Studio album by Mi-Sex
- Released: May 1980
- Studio: Studios 301, Music Farms Studios, Sydney
- Genre: New wave
- Length: 37:23
- Label: CBS
- Producer: Peter Dawkins

Mi-Sex chronology
| Graffiti Crimes (1979) | Space Race (1980) | Shanghaied! (1981) |

Singles from Space Race
- "People" Released: March 1980; "Space Race" Released: June 1980; "It Only Hurts When I'm Laughing" Released: August 1980;

= Space Race (album) =

Space Race is the second studio album by New Zealand New Wave music group Mi-Sex, released in May 1980.The album peaked at number one on the New Zealand albums chart and was certified platinum.
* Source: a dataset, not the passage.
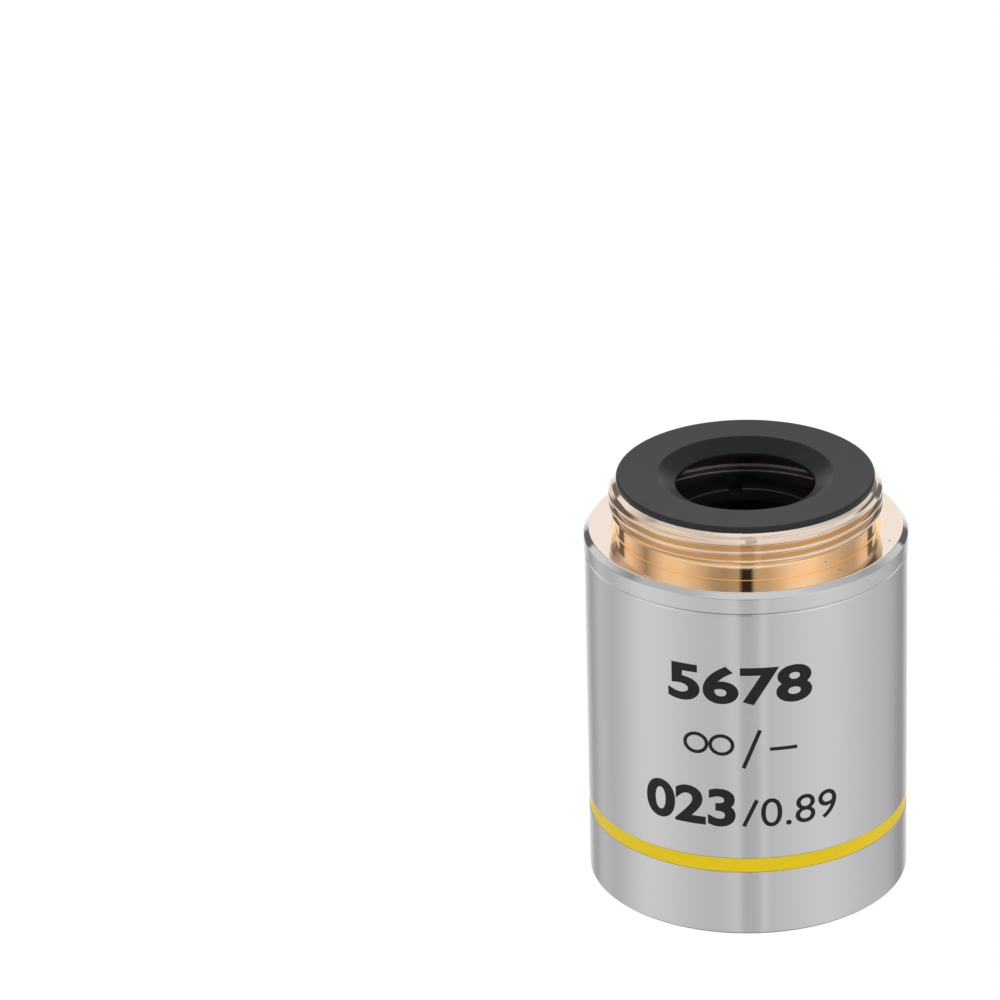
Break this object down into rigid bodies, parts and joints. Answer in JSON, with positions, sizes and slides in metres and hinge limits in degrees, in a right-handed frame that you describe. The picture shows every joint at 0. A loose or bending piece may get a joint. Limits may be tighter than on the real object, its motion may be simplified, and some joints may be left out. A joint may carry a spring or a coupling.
{
  "type": "microscope objective",
  "caption": "Short infinity-corrected microscope objective: threaded brass mount, satin plated sleeve with a colour ring, and a stack of lenses in cells inside.",
  "frame": {"origin": "centre of the nose plane, on the optical axis, where the objective stands on its sleeve's foot", "axes": "+Z along the optical axis, from the nose to the mounting thread; -Y is the side that carries the markings"},
  "size_m": [0.024, 0.024, 0.0322],
  "materials": {
    "gilt_brass": "polished gold-coloured thread and shoulder, with a satin silver plating on the flange's rim",
    "satin_plating": "brass with a fine satin silver plating",
    "ring_enamel": "yellow enamel filling a turned groove",
    "black_finish": "brass with a satin black finish against stray light",
    "lens_glass": "polished optical glass with a thin anti-reflection coating"
  },
  "bodies": {
    "root": {"mount": "gilt_brass", "sleeve": "satin_plating", "colour_ring": "ring_enamel", "nose_ring": "black_finish", "rear_stop_ring": "black_finish", "lock_ring": "black_finish", "retaining_ring": "black_finish", "lens_barrel": "black_finish", "front_cell": "black_finish", "front_spacer": "black_finish", "second_cell": "black_finish", "middle_spacer": "black_finish", "doublet_cell": "black_finish", "aperture_stop": "black_finish", "rear_cell": "black_finish", "front_lens": "lens_glass", "second_lens": "lens_glass", "doublet_crown": "lens_glass", "doublet_flint": "lens_glass", "rear_flint": "lens_glass", "rear_crown": "lens_glass"}
  },
  "joints": []
}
The record label launched a promotional campaign with the slogan 'Are you a clone? . . . No, I'm in the Space Race'. Little rubber alien mannequins as featured on the front cover popped up all over the place." Ed Nimmervoll of Howlspace website felt that the album was "talking about overpopulation, environmental issues, genetic engineering and other issues of great importance for the future."

Professional ratings
Review scores
| Source | Rating |
| AllMusic |  |

==Track listing==

Vinyl/cassette (237442) Side one
| No. | Title | Writer(s) | Length |
|---|---|---|---|
| 1. | "Space Race" | Kevin Stanton, Murray Burns | 3:44 |
| 2. | "Pages and Matches" | Stanton, Burns | 2:30 |
| 3. | "Living in September" | Stanton | 2:41 |
| 4. | "I Don't Know" | Stanton, Burns | 2:27 |
| 5. | "Slippin' Out" | Stanton, Gilpin | 3:08 |
| 6. | "It Only Hurts When I'm Laughing" | Stanton, Burns, Steve Gilpin | 4:18 |

Side two
| No. | Title | Writer(s) | Length |
|---|---|---|---|
| 1. | "People" | Stanton, Burns, Gilpin | 3:49 |
| 2. | "Good Guys Always Win (Satire)" | Stanton, Burns | 3:17 |
| 3. | "Ghosts" | Stanton, Burns | 3:42 |
| 4. | "Burning Up" | Stanton, Burns, Gilpin, Richard Hodgkinson | 3:35 |
| 5. | "Ice Cold Dead" | Stanton, Burns | 4:16 |

==Charts==
===Weekly charts===

| Chart (1980) | Peak position |
|---|---|
| Australian Kent Music Report | 5 |
| New Zealand Albums (RMNZ) | 1 |

===Year-end charts===

| Chart (1980) | Peak position |
|---|---|
| New Zealand | 9 |

== Certifications ==

| Region | Certification | Certified units/sales |
| Australia (ARIA) | Platinum | 50,000^{^} |
^{^} Shipments figures based on certification alone.